One more point about Step 3. In this tutorial, we have described a process flow that uses a Seel script to translate a source to a target, a relatively simple process because the structure of the input and output is the same. But our tools are agnostic about what happens here. More complex processes could occur.
For example, Step 3 could be designed as a core or universal format into which standards are mapped before they are translated to the target. What would that format look like? Perhaps a lot like Dublin Core the Learning Object Metadata Standard (LOM), MARC XML, or MODS -- all of which have been proposed as universal standards to promote interoperability, at least among grossly similar records. If the Seel process model is used to convert to a common standard, two Seel scripts would be needed at Step 3 instead of one. The first would convert from the source to the core and the second would convert from the core to the target. The benefits of this slightly more complex design are described in one of our recent papers.
The design of the translation model maximizes the potential for reuse--reuse of code, reuse of analysis, and reuse of the expertise that is required to align two standards that participate in a translation.
For example, the Morfrom readers and writers encapsulate structural details that are unlikely to change frequently, such as hierarchical structure, element order, and stylistic conventions that Morfrom <value> elements must obey to be in compliance with a published standard. As a result, the readers and writers can be reused whenever a new translation is developed that involves a source or a target for which complete translations have already been written. For example, when we created the ONIX-to-MARC translation described in Sections 2 , 3, and 4 of this tutorial, we needed to write only an ONIX reader. The MARC writer that was developed for our earlier study of the Dublin Core-to-MARC translation was reused.
The Morfrom readers and writers can also be reused when multiple crosswalks are required for the same pair of standards. Suppose an application required two kinds of translations: one for real-time query processing and another for offline database preparation. In the first case, only a lightweight crosswalk is required, one that might provide rough translations of a few key elements as a query is standardized across databases containing different kinds of records. But the second translation probably requires a comprehensive crosswalk involving all mappable elements, plus callouts to processes that validate or enhance the record. In this scenario, depicted in Figure 5.3, more than one Seel script would be needed. But these scripts could operate on data processed with the same Morfrom readers and writers.
The converse relationship is also possible: the same Seel script can be reused with different Morfrom readers and writers. For example, in the MARC to Dublin Core translation, MARC 245 $a maps to Title and MARC 856 $u maps to Identifier regardless of whether the original records are encoded in MARC XML, MARC 2709, RDF, BER, ASCII, or some idiosyncratic local format.

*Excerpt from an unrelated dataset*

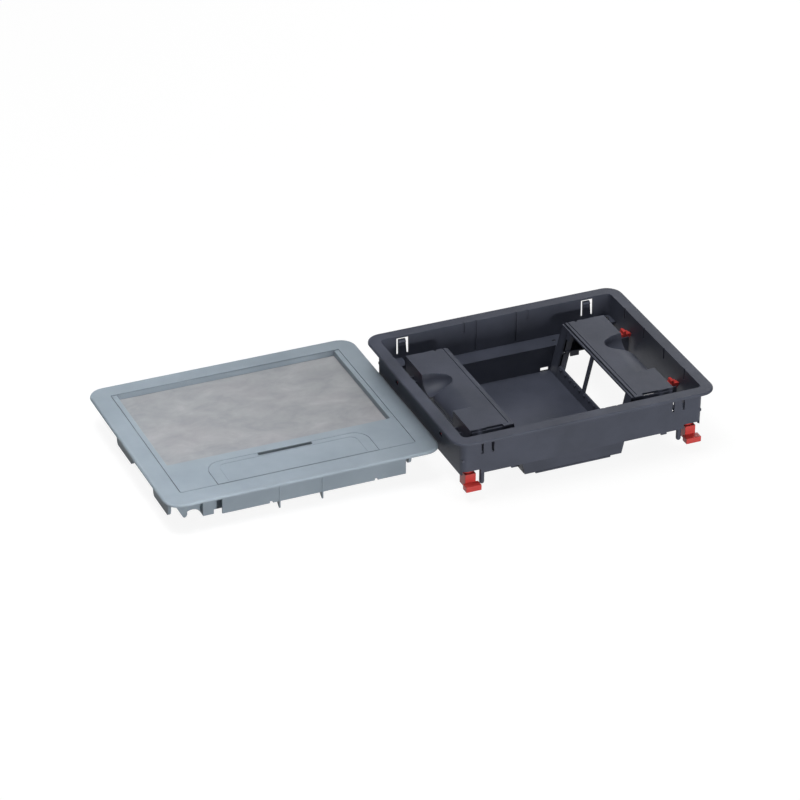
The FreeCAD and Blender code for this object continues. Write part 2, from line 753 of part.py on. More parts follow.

In this scenario, shown in Figure 5.4, a pair of standards has multiple syntactic realizations, each requiring a dedicated Morfrom reader or writer. But once the native formats undergo the syntactic normalizaton step and are encoded in Morfrom, they can be translated with the same Seel script.

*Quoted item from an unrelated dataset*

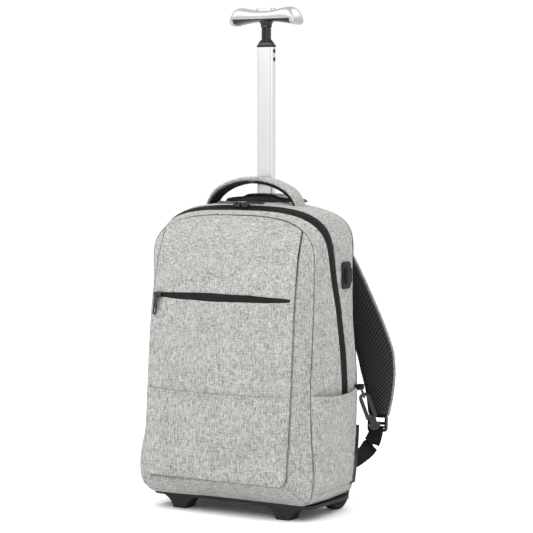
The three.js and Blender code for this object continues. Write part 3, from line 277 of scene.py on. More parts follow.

The Seel and Morfrom components can be manipulated separately because they contain qualitatively different information: structure and meaning, syntax and semantics. Organized as a two-step model, the Seel and Morfrom modules can also form the skeleton of a system that could provide a comprehensive set of services for metadata management. Records that must be processed for persistent access usually require more than translation. Most of the time, they must also be cleaned up, normalized, validated, and enhanced. If we maintain the distinction between syntax and semantics as we think about these ancillary services, we can design them as modules that best apply at certain locations in our model. Some operations--such as character set fuzzy conversions, the normalization of spaces, and the elimination of empty tags--manipulate structure and don't require any human judgment, so they are probably best called from the Morfrom readers and writers. Other operations do require this kind of judgment, such as validation, enhancement, and vocabulary mapping, so they would apply at the Seel layer. This model for a collection of enhanced metadata management service is illustrated schematically in Figure 5.5.

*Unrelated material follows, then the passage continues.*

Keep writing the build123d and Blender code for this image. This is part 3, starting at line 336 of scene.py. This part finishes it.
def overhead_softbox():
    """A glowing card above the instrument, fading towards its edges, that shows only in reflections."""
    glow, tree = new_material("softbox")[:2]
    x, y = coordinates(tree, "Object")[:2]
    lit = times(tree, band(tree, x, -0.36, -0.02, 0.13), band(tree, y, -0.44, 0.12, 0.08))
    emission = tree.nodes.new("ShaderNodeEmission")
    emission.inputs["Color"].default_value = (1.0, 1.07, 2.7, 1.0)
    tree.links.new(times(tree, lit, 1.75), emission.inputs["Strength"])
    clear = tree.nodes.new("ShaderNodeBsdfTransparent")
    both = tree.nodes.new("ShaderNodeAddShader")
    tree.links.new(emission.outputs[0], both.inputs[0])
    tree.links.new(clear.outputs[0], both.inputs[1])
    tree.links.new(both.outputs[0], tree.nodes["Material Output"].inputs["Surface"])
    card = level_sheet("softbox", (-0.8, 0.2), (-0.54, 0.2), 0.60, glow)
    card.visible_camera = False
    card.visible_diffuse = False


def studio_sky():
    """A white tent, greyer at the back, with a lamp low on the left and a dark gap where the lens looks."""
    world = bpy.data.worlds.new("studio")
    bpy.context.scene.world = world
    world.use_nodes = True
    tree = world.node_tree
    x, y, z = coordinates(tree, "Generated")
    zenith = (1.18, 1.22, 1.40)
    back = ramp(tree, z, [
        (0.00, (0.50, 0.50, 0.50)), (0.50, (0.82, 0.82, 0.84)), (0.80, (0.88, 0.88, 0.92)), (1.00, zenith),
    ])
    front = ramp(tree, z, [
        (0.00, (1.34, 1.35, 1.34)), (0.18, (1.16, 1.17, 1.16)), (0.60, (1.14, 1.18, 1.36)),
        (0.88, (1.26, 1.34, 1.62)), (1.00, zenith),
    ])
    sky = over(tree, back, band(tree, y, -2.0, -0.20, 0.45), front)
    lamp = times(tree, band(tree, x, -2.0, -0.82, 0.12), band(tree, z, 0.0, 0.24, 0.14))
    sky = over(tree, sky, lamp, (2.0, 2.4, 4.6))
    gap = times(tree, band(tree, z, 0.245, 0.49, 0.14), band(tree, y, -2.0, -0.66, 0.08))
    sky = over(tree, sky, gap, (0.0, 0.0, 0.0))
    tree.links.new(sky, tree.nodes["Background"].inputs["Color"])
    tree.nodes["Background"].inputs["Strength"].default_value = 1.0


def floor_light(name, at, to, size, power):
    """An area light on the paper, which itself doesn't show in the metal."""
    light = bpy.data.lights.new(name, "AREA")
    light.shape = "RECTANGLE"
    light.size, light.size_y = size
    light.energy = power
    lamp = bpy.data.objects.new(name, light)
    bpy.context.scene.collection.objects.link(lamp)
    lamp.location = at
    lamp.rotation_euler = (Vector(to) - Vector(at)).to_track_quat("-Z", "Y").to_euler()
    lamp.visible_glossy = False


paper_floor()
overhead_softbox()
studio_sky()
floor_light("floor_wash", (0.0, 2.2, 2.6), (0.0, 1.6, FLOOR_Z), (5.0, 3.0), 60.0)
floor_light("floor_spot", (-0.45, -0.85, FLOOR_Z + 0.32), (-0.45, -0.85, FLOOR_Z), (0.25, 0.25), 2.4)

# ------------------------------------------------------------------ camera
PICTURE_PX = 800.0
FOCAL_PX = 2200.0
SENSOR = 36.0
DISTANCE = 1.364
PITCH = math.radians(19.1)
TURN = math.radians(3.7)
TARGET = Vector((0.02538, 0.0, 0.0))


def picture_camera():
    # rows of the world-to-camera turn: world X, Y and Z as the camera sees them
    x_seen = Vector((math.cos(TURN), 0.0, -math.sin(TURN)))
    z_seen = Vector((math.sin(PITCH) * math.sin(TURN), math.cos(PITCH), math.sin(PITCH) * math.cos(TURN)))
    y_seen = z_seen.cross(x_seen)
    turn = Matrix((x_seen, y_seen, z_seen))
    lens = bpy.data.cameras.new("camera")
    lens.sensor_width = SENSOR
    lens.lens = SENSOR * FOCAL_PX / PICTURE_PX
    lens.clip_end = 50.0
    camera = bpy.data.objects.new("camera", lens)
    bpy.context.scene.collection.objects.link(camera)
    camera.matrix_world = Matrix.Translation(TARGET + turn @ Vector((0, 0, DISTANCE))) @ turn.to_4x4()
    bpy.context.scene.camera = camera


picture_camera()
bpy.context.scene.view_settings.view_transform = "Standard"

Eventually, Seel maps could evolve into a persistent resource that would provide even more opportunities for reuse. Since a Seel map is abstract, modular, and coded in a descriptive language that explicitly labels the critical components of the translation, it could easily serve as an entry in a database of crosswalk records. Despite the fact that metadata management is currently labor-intensive and error-prone, there is lots of wasted effort because many mappings are actually pretty stable, especially those involving common fields such titles and creators, or easily coded fields such as URLs. What happens now is that, whenever a standard changes or a new translation is required, a program or script that executes a complete translation must be written or modified.
But with a database of Seel maps, the need for rewriting is minimized. A translation could be assembled dynamically through a series of searches for sources and targets in the appropriate formats. New maps would be added to the database only as the need arises. For example, a user might need a translation that is essentially standard except for a customized map of one pair of elements - say, a Dublin Core to MARC translation that mentions a local subject heading scheme instead of the Library of Congress Subject Headings. The database software would use the "id" attribute on the <map> element to identify the corresponding stored map so it could be overridden in this special case. The rest of the translation would be used as originally written. A database with an overrride facility could also accommodate new versions of standards. New elements might be added or redefined, but the elements that are unaffected by the revision could simply be retrieved in a search and reused.
And the user would have the flexibility to create different kinds of translations. In this tutorial, we have described translations between standards: from MARC to Dublin Core, from GEM or ONIX to MARC, and so on. But some translations involve mixing and matching elements from different standards - a so-called application profile, such as the Library Application Profile, which consists of elements from Qualified Dublin Core and MODS. Creating a translation from an application profile would just be another database search. As far as Seel is concerned, application profiles are logically no different from conventional standard-to-standard translations.
The creation of a database resource involving Seel elements requires a development effort with relatively few unknowns. We're not there yet, it is a natural outgrowth of our existing work and the next phase of our metadata translation project.